- REQUEST: Quote verbatim the span of lines that begins the listing below and closes with the line containing "Roughness=0.55 + 0.2".

+---+

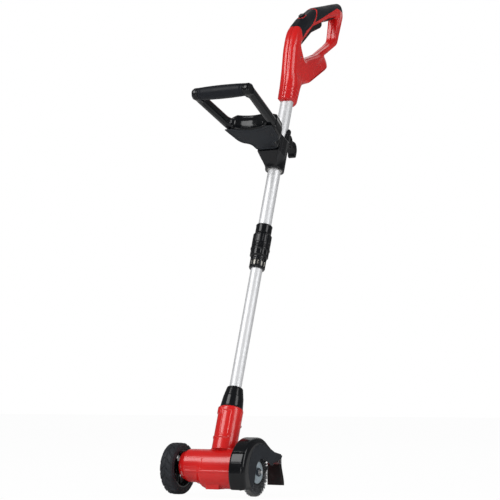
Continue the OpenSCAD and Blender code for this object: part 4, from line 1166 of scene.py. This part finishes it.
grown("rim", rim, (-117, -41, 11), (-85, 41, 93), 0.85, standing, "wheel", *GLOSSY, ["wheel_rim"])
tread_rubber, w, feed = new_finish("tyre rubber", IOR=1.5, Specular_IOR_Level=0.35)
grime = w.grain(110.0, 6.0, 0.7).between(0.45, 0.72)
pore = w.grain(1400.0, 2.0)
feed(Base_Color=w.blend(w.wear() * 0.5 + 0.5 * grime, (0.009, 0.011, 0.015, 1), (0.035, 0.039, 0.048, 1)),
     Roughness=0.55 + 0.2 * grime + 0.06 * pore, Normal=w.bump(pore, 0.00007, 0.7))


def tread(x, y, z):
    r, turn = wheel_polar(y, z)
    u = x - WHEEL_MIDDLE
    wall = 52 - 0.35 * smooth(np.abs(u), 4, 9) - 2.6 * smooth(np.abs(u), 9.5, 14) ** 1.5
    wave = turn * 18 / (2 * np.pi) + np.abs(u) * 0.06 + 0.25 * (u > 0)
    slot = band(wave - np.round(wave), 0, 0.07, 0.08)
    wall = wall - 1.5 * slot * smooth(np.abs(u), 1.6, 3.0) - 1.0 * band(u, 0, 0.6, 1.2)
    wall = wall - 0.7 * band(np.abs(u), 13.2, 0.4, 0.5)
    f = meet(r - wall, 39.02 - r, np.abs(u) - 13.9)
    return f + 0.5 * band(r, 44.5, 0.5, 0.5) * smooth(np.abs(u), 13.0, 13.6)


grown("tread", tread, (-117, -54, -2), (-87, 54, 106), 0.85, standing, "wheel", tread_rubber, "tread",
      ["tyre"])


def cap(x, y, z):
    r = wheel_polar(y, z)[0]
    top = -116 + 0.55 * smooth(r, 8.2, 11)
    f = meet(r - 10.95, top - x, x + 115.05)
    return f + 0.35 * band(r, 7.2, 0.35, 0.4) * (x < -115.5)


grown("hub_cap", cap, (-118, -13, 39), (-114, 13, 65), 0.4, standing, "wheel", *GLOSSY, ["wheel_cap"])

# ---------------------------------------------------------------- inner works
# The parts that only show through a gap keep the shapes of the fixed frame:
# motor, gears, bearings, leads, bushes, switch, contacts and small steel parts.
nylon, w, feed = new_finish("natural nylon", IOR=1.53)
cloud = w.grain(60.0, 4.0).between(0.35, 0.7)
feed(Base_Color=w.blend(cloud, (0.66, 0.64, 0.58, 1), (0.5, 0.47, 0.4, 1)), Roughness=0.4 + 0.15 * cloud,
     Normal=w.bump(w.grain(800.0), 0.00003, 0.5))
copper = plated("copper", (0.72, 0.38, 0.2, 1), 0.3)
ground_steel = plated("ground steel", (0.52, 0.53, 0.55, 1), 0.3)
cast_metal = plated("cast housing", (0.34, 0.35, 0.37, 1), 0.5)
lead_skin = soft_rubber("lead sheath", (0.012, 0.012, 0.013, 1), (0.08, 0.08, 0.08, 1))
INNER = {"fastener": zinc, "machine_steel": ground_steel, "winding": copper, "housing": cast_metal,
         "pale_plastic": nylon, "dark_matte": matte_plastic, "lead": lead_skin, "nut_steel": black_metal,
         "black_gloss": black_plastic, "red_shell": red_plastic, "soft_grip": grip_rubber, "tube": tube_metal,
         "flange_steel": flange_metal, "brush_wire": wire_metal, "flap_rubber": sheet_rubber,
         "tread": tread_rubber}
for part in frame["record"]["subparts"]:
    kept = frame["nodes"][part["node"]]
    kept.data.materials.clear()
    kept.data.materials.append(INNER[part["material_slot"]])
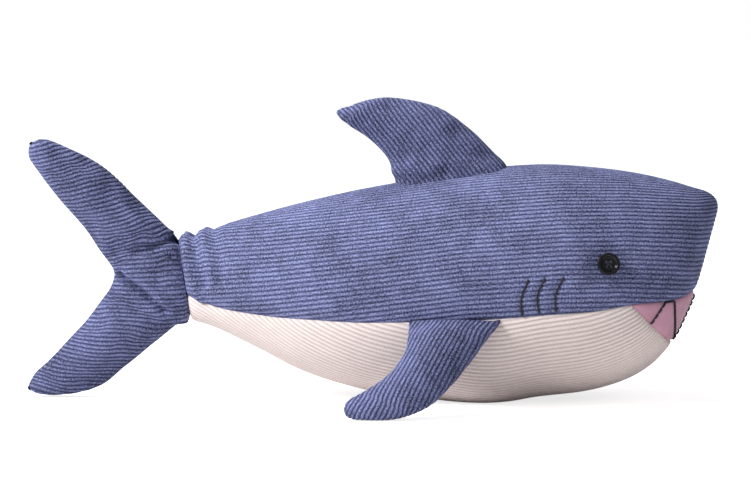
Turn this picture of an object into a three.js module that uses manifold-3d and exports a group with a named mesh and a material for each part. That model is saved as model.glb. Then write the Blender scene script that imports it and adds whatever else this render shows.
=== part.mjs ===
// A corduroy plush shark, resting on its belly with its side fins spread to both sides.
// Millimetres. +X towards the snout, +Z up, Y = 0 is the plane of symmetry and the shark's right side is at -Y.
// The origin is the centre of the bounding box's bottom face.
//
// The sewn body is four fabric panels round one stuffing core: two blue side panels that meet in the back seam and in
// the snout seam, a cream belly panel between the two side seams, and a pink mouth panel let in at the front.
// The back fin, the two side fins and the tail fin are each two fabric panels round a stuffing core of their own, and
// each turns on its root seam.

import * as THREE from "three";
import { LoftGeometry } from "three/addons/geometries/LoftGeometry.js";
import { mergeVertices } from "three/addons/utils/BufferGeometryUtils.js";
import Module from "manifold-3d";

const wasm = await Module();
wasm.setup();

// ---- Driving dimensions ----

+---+

- OUTPUT:
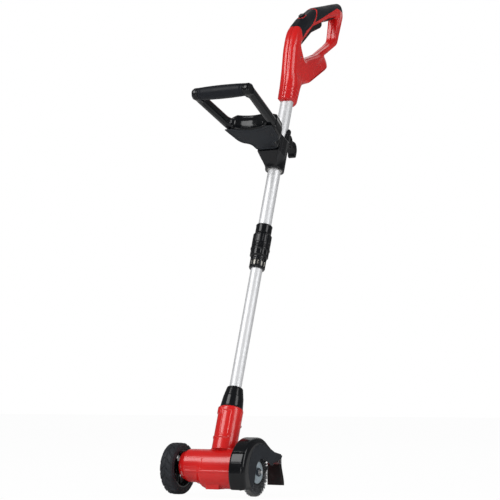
Continue the OpenSCAD and Blender code for this object: part 4, from line 1166 of scene.py. This part finishes it.
grown("rim", rim, (-117, -41, 11), (-85, 41, 93), 0.85, standing, "wheel", *GLOSSY, ["wheel_rim"])
tread_rubber, w, feed = new_finish("tyre rubber", IOR=1.5, Specular_IOR_Level=0.35)
grime = w.grain(110.0, 6.0, 0.7).between(0.45, 0.72)
pore = w.grain(1400.0, 2.0)
feed(Base_Color=w.blend(w.wear() * 0.5 + 0.5 * grime, (0.009, 0.011, 0.015, 1), (0.035, 0.039, 0.048, 1)),
     Roughness=0.55 + 0.2 * grime + 0.06 * pore, Normal=w.bump(pore, 0.00007, 0.7))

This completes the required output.